▸ Brief
Everything from the line with "const clear = keptClear(shaftLine);" through the line with "for body, members" should be repeated exactly, both of those lines included, and nothing else.

▸ Material
___
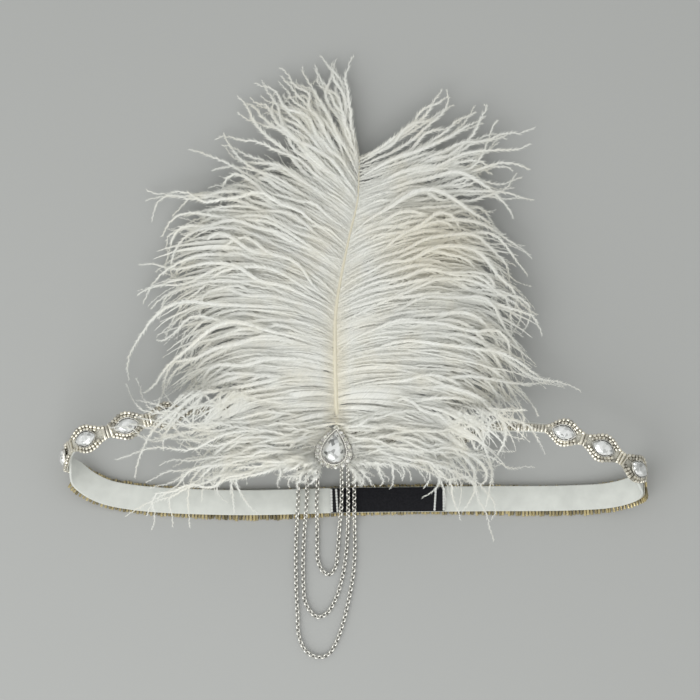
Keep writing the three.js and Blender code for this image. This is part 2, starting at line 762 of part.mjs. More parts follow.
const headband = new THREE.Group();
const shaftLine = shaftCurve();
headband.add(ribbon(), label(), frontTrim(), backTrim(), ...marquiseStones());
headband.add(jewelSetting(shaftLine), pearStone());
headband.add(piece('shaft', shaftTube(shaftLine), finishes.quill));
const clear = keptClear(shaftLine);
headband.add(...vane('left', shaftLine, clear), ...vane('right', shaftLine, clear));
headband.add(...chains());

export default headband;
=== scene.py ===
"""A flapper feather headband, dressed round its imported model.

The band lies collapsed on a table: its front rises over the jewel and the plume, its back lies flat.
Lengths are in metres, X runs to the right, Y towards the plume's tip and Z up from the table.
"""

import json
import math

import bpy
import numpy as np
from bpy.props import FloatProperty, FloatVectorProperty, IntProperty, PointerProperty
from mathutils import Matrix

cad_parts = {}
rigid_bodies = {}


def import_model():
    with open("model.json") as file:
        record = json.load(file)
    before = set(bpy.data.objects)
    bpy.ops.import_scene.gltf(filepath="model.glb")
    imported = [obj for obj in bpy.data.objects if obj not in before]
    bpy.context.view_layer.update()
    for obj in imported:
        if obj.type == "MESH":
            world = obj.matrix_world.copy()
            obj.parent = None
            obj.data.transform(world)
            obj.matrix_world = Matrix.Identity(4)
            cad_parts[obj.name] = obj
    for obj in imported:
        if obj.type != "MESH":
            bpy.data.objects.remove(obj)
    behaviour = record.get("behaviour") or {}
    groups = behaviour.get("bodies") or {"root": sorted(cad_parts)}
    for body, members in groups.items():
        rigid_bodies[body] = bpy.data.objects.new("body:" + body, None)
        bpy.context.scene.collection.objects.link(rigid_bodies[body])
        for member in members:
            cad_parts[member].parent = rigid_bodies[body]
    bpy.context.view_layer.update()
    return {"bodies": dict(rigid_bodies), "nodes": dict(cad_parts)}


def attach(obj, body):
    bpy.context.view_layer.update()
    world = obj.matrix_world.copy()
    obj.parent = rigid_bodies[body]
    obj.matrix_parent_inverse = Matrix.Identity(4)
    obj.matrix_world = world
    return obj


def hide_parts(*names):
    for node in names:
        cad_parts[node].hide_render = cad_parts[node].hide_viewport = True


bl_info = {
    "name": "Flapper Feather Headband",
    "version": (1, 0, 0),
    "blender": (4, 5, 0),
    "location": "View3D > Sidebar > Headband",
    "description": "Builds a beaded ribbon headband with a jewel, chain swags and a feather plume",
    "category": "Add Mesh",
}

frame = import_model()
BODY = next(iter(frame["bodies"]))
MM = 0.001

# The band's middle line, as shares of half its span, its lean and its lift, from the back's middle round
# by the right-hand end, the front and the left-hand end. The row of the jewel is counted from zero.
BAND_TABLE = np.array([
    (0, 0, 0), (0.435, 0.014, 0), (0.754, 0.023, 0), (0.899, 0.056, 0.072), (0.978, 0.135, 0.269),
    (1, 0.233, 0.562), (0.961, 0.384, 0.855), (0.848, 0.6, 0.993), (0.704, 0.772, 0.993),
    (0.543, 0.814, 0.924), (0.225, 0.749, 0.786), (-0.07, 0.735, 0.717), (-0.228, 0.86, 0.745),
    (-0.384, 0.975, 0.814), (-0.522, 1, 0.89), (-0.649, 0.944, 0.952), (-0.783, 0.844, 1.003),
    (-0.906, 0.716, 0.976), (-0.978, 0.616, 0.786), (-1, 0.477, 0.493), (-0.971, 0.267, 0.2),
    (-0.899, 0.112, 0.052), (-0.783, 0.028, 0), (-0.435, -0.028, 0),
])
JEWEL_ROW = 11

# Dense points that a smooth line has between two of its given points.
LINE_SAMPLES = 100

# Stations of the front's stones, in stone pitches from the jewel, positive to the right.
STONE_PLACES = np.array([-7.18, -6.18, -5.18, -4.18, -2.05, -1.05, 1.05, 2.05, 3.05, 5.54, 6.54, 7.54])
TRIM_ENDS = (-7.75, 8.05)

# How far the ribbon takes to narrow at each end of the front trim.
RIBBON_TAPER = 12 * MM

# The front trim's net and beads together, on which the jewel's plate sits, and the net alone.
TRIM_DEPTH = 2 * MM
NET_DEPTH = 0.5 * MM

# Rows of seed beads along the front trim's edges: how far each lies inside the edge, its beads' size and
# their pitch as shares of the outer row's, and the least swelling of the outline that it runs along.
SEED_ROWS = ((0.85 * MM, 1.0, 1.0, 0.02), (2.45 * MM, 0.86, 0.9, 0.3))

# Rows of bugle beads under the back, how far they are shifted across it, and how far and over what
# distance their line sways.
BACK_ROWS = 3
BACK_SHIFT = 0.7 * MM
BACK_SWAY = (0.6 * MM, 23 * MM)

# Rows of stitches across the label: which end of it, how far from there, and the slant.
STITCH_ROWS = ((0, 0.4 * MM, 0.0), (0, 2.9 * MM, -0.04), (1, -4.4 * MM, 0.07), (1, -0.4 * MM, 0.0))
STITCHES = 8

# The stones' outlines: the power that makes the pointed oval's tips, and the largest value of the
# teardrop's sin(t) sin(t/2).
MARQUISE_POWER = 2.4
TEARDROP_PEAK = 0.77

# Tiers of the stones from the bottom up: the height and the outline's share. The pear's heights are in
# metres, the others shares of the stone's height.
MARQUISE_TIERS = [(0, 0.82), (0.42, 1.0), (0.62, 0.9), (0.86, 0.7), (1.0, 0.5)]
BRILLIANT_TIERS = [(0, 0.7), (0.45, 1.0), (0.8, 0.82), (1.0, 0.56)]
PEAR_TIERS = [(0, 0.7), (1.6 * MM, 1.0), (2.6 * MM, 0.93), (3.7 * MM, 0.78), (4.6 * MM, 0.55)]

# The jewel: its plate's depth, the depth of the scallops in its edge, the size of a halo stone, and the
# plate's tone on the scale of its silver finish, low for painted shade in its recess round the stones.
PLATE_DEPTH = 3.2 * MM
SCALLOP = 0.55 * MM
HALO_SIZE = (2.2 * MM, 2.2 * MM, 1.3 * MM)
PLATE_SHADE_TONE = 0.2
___
▸ The output
const clear = keptClear(shaftLine);
headband.add(...vane('left', shaftLine, clear), ...vane('right', shaftLine, clear));
headband.add(...chains());

export default headband;
=== scene.py ===
"""A flapper feather headband, dressed round its imported model.

The band lies collapsed on a table: its front rises over the jewel and the plume, its back lies flat.
Lengths are in metres, X runs to the right, Y towards the plume's tip and Z up from the table.
"""

import json
import math

import bpy
import numpy as np
from bpy.props import FloatProperty, FloatVectorProperty, IntProperty, PointerProperty
from mathutils import Matrix

cad_parts = {}
rigid_bodies = {}


def import_model():
    with open("model.json") as file:
        record = json.load(file)
    before = set(bpy.data.objects)
    bpy.ops.import_scene.gltf(filepath="model.glb")
    imported = [obj for obj in bpy.data.objects if obj not in before]
    bpy.context.view_layer.update()
    for obj in imported:
        if obj.type == "MESH":
            world = obj.matrix_world.copy()
            obj.parent = None
            obj.data.transform(world)
            obj.matrix_world = Matrix.Identity(4)
            cad_parts[obj.name] = obj
    for obj in imported:
        if obj.type != "MESH":
            bpy.data.objects.remove(obj)
    behaviour = record.get("behaviour") or {}
    groups = behaviour.get("bodies") or {"root": sorted(cad_parts)}
    for body, members in groups.items():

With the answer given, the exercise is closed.